Italian Graffiti
Percorsi italiani nella (s)memoria cinematogrfaica collettiva
“Lo scatenato” (1967) di Franco Indovina: pop-cinema italiano, alienazione antonioniana e puro comico s’incontrano in un film misconosciuto e finalmente ritrovato
(Rubrica a cura di Massimiliano Schiavoni)
26/10/10 – Franco Indovina è scomparso troppo presto, e i pochi film che ci ha lasciato sono ingiustamente dimenticati. De Lo scatenato non si sentiva più parlare da anni. Non fu capito all’epoca, e la sua comicità resta così poco italiana, così eccentrica e “nullo-diretta” (non cerca praticamente nessun tipo di pubblico) che probabilmente avrebbe difficoltà a catturare anche un pubblico odierno. Di solito si parla di film che invecchiano male, di opere datate: Lo scatenato non può permettersi nemmeno questa definizione, dato che si muove per percorsi fuori dal tempo. Lontano da identificabili coordinate pregresse, radicato nella sua epoca ma al tempo stesso surreale e universale. Non ha passato né futuro, e magari potrà anche indisporre o lasciare indifferenti. Ma mostra, senza dubbio, un grande, personalissimo talento autoriale. Onore al merito, dunque, alla retrospettiva sul comico italiano “La situazione comica” che all’ultimo Festival di Venezia ha restituito a Lo scatenato e al suo autore un giusto riconoscimento.
Indovina conduce un’operazione estetica del tutto originale. Nel 1967 si è in piena epoca di alienazione e incomunicabilità, identificata in un canone estetico ormai consolidato, quello di Michelangelo Antonioni. Epoca di massificazione e mercificazione, di “cosificazione”, come direbbero i francesi del nouveau roman. La mania collettiva per la tecnologia impazza, nascono nuove forme di comunicazione, come la pubblicità e gli antenati degli attuali spot.

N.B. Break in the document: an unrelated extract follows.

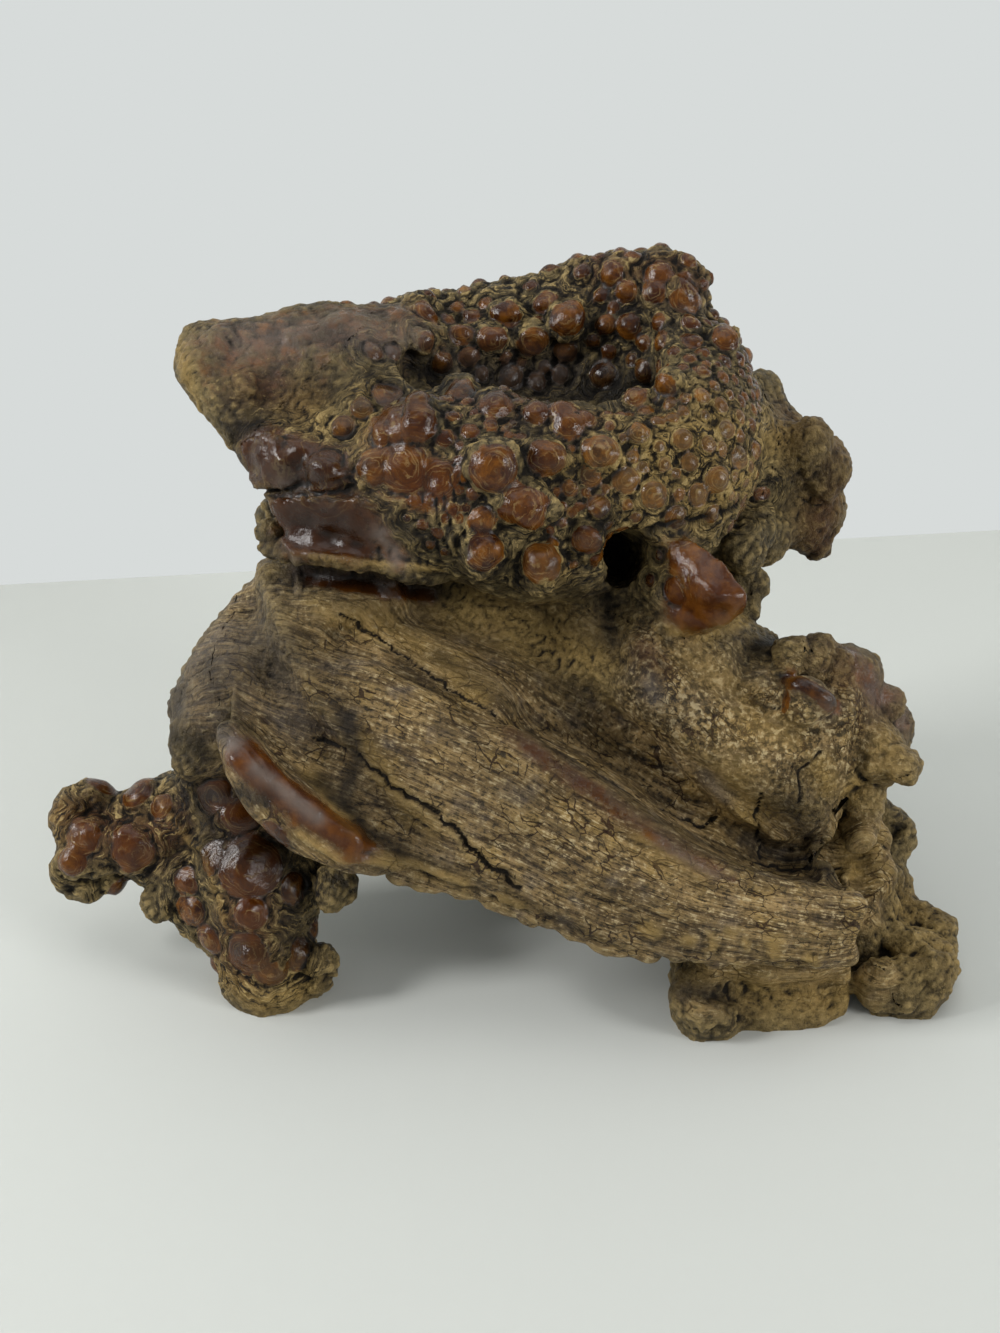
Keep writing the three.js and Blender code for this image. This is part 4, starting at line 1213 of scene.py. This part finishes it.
    # How much of each colour. Each row: value, from, to, most.
    shares = {
        "khaki": (cloud, 0.38, 0.62, 1.0),
        "straw": (fibre, 0.55, 0.68, 0.9),
        "soot": (fibre, 0.49, 0.37, 0.9),
        "tan": (grained, 0.36, 0.62, 1.0),
        "band": (band, 0.46, 0.66, 0.8),
        "ochre": (cloud, 0.52, 0.66, 0.6),
        "ash": (cloud, 0.46, 0.34, 0.45),
        "pore": (fine, 0.485, 0.41, 0.95),
        "pale": (fine, 0.53, 0.61, 0.9),
        "amber": (patch, 0.42, 0.66, 0.9),
        # The next three rows work from the skin's hollows: the first two paint shade into creases and
        # recesses, and the third lightens the crests, partly wear and partly painted highlight.
        "crease_shade": (spot["fine_hollow"], 0.02, 0.24, 0.95),
        "deep": (spot["broad_hollow"], 0.5, 3.4, 0.55),
        "crest_wear_and_highlight": (spot["fine_hollow"], -0.03, -0.3, 0.6),
    }
    share = {key: add(tree, "ShaderNodeMapRange", {"Value": value, "From Min": low, "From Max": high,
                                                   "To Max": most}).outputs[0]
             for key, (value, low, high, most) in shares.items()}
    # Strokes of colour. The dark strokes are partly painted shade, and some golden and grey ones are
    # painted highlights.
    stain_shade_and_highlight = {key: add(tree, "ShaderNodeMath", {0: spot[key], 1: part}, operation="MULTIPLY").outputs[0]
             for key, part in (("gold_and_light", 0.75), ("red", 0.85), ("dark", 0.92), ("grey_and_highlight", 0.8))}
    # The polish ends in a ragged line.
    ragged = add(tree, "ShaderNodeMath", {0: patch, 1: 0.9, 2: spot["polish"]},
                 operation="MULTIPLY_ADD").outputs[0]
    ragged = add(tree, "ShaderNodeMath", {0: spot["gold_and_light"], 1: -0.1, 2: ragged},
                 operation="MULTIPLY_ADD").outputs[0]
    polish = add(tree, "ShaderNodeMapRange",
                 {"Value": ragged, "From Min": 0.62, "From Max": 1.0}).outputs[0]
    # Golden places tint the bark more than the beads in it.
    dull = add(tree, "ShaderNodeMath", {0: polish, 1: -0.75, 2: 1.0},
               operation="MULTIPLY_ADD").outputs[0]
    stain_shade_and_highlight["gold_and_light"] = add(tree, "ShaderNodeMath", {0: stain_shade_and_highlight["gold_and_light"], 1: dull},
                        operation="MULTIPLY").outputs[0]
    tone = add(tree, "ShaderNodeMath", {0: spot["tone"], 1: 0.6}, operation="MULTIPLY").outputs[0]
    not_bare = add(tree, "ShaderNodeMath", {0: 1.0, 1: spot["bare"]}, operation="SUBTRACT").outputs[0]
    # Strands show about a quarter as much on a polished bead as in the bark.
    strand_room = add(tree, "ShaderNodeMath", {0: polish, 1: -0.72, 2: not_bare}, operation="MULTIPLY_ADD",
                      use_clamp=True).outputs[0]
    pale_strand, dark_strand = (
        add(tree, "ShaderNodeMath", {0: share[key], 1: strand_room}, operation="MULTIPLY").outputs[0]
        for key in ("straw", "soot"))

    # Each row lays a colour over the one before it.
    bark, bare, bead = (
        add(tree, "ShaderNodeMix", {0: share[key], MIX_A: low, MIX_B: high},
            data_type="RGBA").outputs[MIXED]
        for key, low, high in (("khaki", OLIVE, KHAKI), ("tan", UMBER, TAN), ("amber", OXBLOOD, AMBER)))
    bead = add(tree, "ShaderNodeMix", {0: tone, MIX_A: bead, MIX_B: MAHOGANY},
               data_type="RGBA").outputs[MIXED]
    for key, over in (("band", UMBER), ("ochre", OCHRE), ("ash", ASH), ("pale", BLEACHED),
                      ("pore", OLIVE)):
        bare = add(tree, "ShaderNodeMix", {0: share[key], MIX_A: bare, MIX_B: over},
                   data_type="RGBA").outputs[MIXED]
    mixed = add(tree, "ShaderNodeMix", {0: spot["bare"], MIX_A: bark, MIX_B: bare},
                data_type="RGBA").outputs[MIXED]
    # Painted shade: the skin's creases and recesses darken to near black, and so do the cracks.
    shade_and_cracks = share["crease_shade"]
    for other in (share["deep"], spot["crack"]):
        shade_and_cracks = add(tree, "ShaderNodeMath", {0: shade_and_cracks, 1: other}, operation="MAXIMUM").outputs[0]
    overlays = ((share["crest_wear_and_highlight"], STRAW), (split, OXBLOOD), (polish, bead), (stain_shade_and_highlight["gold_and_light"], OCHRE),
                (stain_shade_and_highlight["red"], MAHOGANY), (pale_strand, STRAW), (dark_strand, SOOT_AND_SHADE),
                (stain_shade_and_highlight["grey_and_highlight"], ASH), (stain_shade_and_highlight["dark"], SOOT_AND_SHADE), (shade_and_cracks, SOOT_AND_SHADE))
    for amount, over in overlays:
        mixed = add(tree, "ShaderNodeMix", {0: amount, MIX_A: mixed, MIX_B: over},
                    data_type="RGBA").outputs[MIXED]

    # Low relief that is finer than the skin's net: strands, speckle, streaks and splits.
    coarse = add(tree, "ShaderNodeMapRange", {"Value": polish, "To Min": 1.0, "To Max": 0.2}).outputs[0]
    strands, streaks, fibres = (
        add(tree, "ShaderNodeMath", {0: pattern, 1: where}, operation="MULTIPLY").outputs[0]
        for pattern, where in ((fibre, not_bare), (grained, spot["bare"]), (fine, spot["bare"])))
    relief = strands
    for amount, part in ((speckle, 0.6), (streaks, 1.0), (fibres, 0.8), (split, -0.8)):
        relief = add(tree, "ShaderNodeMath", {0: amount, 1: part, 2: relief},
                     operation="MULTIPLY_ADD").outputs[0]
    bump = add(tree, "ShaderNodeBump",
               {"Height": relief, "Strength": coarse, "Distance": BUMP_HEIGHT * MM})

    # Bare wood and bark are matt, and handling has polished the beads.
    rough = add(tree, "ShaderNodeMapRange", {"Value": polish, "To Min": 0.5, "To Max": 0.17}).outputs[0]
    rough = add(tree, "ShaderNodeMath", {0: shade_and_cracks, 1: 0.3, 2: rough},
                operation="MULTIPLY_ADD").outputs[0]
    shine = add(tree, "ShaderNodeMapRange", {"Value": polish, "To Min": 0.2, "To Max": 0.3}).outputs[0]
    wood = add(tree, "ShaderNodeBsdfPrincipled",
               {"Base Color": mixed, "Roughness": rough, "Normal": bump.outputs[0], "IOR": 1.5,
                "Specular IOR Level": shine})
    add(tree, "ShaderNodeOutputMaterial", {"Surface": wood.outputs[0]})
    return material


materials = {slot: old_burl_wood(slot) for slot in ("burl_wood", "root_wood")}
print("materials:", list(materials))

# %% The pieces, each with its numbers and its cap
def capped(mesh):
    """Closes each open edge loop of a mesh with a flat cap."""
    work = bmesh.new()
    work.from_mesh(mesh)
    bmesh.ops.holes_fill(work, edges=[edge for edge in work.edges if edge.is_boundary], sides=0)
    work.to_mesh(mesh)
    work.free()


def piece(name):
    """The faces of one piece, with the skin's numbers and outward directions on its points."""
    chosen = faces[owner == name]
    used = np.unique(chosen)
    number = np.zeros(len(skin), int)
    number[used] = np.arange(len(used))
    mesh = put_mesh(name, skin[used], number[chosen])
    for key, values in KEPT_NUMBERS.items():
        kept = mesh.attributes.new(key, "FLOAT", "POINT")
        kept.data.foreach_set("value", values[used].astype(np.float32))
    flow_place = mesh.attributes.new("grain", "FLOAT_VECTOR", "POINT")
    flow_place.data.foreach_set("vector", grain[used].astype(np.float32).ravel())
    capped(mesh)
    mesh.shade_smooth()
    mesh.normals_split_custom_set_from_vertices(normal[used])
    made = bpy.data.objects.new(name + "_skin", mesh)
    bpy.context.scene.collection.objects.link(made)
    slot = "burl_wood" if name in BURL_PIECES else "root_wood"
    mesh.materials.append(materials[slot])
    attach(made, "root")
    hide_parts(name)
    return made


pieces = [piece(name) for name in PIECES]
print("pieces:", len(pieces))

# %% [markdown]
# ## Table, wall, light and camera
#
# The root stands on a pale table before a pale wall. Soft light comes from a lamp at each side and
# one above, so the polished beads show small bright spots and the shadows have no edge.

# %% Table and wall
def plain(name, sheet):
    """A matt painted surface of one colour."""
    material = bpy.data.materials.new(name)
    material.use_nodes = True
    shader = material.node_tree.nodes["Principled BSDF"]
    shader.inputs["Base Color"].default_value = colour(sheet)
    shader.inputs["Roughness"].default_value = 0.8
    return material


# Two places in mm on the table's back edge, where the photograph shows it.
TABLE_EDGE = np.array([[-193.9, 197.5, 0], [202.3, 249.7, 0]])
TABLE_FRONT = np.array([[1200, -1100, 0], [-1200, -1100, 0]])
WALL_HEIGHT = np.array([0, 0, 2500])
beyond_edge = 2.5 * (TABLE_EDGE[1] - TABLE_EDGE[0])
left_end, right_end = TABLE_EDGE[0] - beyond_edge, TABLE_EDGE[1] + beyond_edge
table_corners = np.array([left_end, right_end, *TABLE_FRONT])
wall_corners = np.array([left_end, right_end, right_end + WALL_HEIGHT, left_end + WALL_HEIGHT])
for name, corners, sheet in (("table", table_corners, "#c2c4bf"), ("wall", wall_corners, "#e4e7e6")):
    flat = bpy.data.objects.new(name, put_mesh(name, corners, np.array([[0, 1, 2, 3]])))
    flat.data.materials.append(plain(name + "_paint", sheet))
    flat.visible_camera = name == "table"  # the wall lights the root, and doesn't hide its back
    bpy.context.scene.collection.objects.link(flat)

# %% Light
LIT_PLACE = Vector((0, 0, 0.08))  # metres; the root's middle
ROOM_LIGHT = 0.42


def lamp(name, place, size, power):
    """A square soft lamp at a place in metres, aimed at the root. Size in metres, power in watts."""
    light = bpy.data.lights.new(name, "AREA")
    light.size = size
    light.energy = power
    made = bpy.data.objects.new(name, light)
    made.location = place
    made.rotation_euler = (LIT_PLACE - Vector(place)).to_track_quat("-Z", "Y").to_euler()
    bpy.context.scene.collection.objects.link(made)


lamp("left_window", (-1.2, -0.35, 0.8), 0.36, 15)
lamp("right_window", (1.2, -0.75, 0.5), 0.45, 11)
lamp("ceiling", (0.0, 0.05, 1.5), 1.2, 7)
world = bpy.data.worlds.new("room")
world.use_nodes = True
room = world.node_tree
light = room.nodes["Background"]
light.inputs["Color"].default_value = colour("#eef2f2")
light.inputs["Strength"].default_value = ROOM_LIGHT
# What looks straight past the table sees the wall's own tone, whichever side it looks from.
wall_tone = add(room, "ShaderNodeBackground", {"Color": colour("#d7dbda")}).outputs[0]
straight = add(room, "ShaderNodeLightPath").outputs["Is Camera Ray"]
either = add(room, "ShaderNodeMixShader", {0: straight, 1: light.outputs[0], 2: wall_tone})
room.links.new(either.outputs[0], room.nodes["World Output"].inputs[0])
bpy.context.scene.world = world

# %% Camera
camera = bpy.data.objects.new("camera", bpy.data.cameras.new("camera"))
camera.location = LENS * MM
camera.rotation_euler = (math.pi / 2 - PITCH, 0, 0)
camera.data.sensor_width = 36.0  # mm
camera.data.lens = FOCAL / PHOTO_HEIGHT * camera.data.sensor_width
camera.data.clip_start = 10 * MM
bpy.context.scene.collection.objects.link(camera)
bpy.context.scene.camera = camera
bpy.context.scene.view_settings.view_transform = "Standard"
print("lens in mm:", round(camera.data.lens, 1))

L’oggetto e l’esposizione del sé diventano cardini di una società che va incontro a un rapidissimo e incontrollato progresso, così come si moltiplicano esponenzialmente le possibilità di riproduzione del proprio corpo in immagine. L’io, inteso come identità individuale e sociale, rasenta sempre più il rischio della propria fatale frantumazione. In cotanto contesto di inumana efficienza, Indovina e i suoi cosceneggiatori (Tonino Guerra e Luigi Malerba) tentarono d’inserirvi il comico come elemento disgregante, inteso nella sua accezione più pura ed essenziale. Comico che scaturisce da conflitti minimi, dallo scontro tra l’essere umano e l’altro-da-sé, nella fattispecie tra uomo e animale. Ma anche conflitto dell’essere umano con la propria riproduzione in immagine (l’attore narciso che teme d’invecchiare, la tragica discesa verso ruoli sempre più marginali…). Ricorda, molto alla lontana, il cinema di Jacques Tati, che tuttavia conduceva il proprio discorso ancora più radicalmente, rinunciando del tutto alla parola e affidando la narrazione di una nuova “surrealtà” al puro movimento in scena e alla reiterazione di rumori e interferenze ambientali. Indovina è più diretto, un tantino più vulgato, e non rinuncia a una morale, sia pure mai troppo declamata. Di tutto l’apparato espressivo di Indovina, ciò che appare più superato è il dato visivo; per una visione moderna la fotografia pop a colori warholiani è difficilmente digeribile. Ma raramente si è visto, negli anni ’60 della canonica commedia all’italiana, un film così visceralmente radicato nelle ragioni più archetipiche del riso.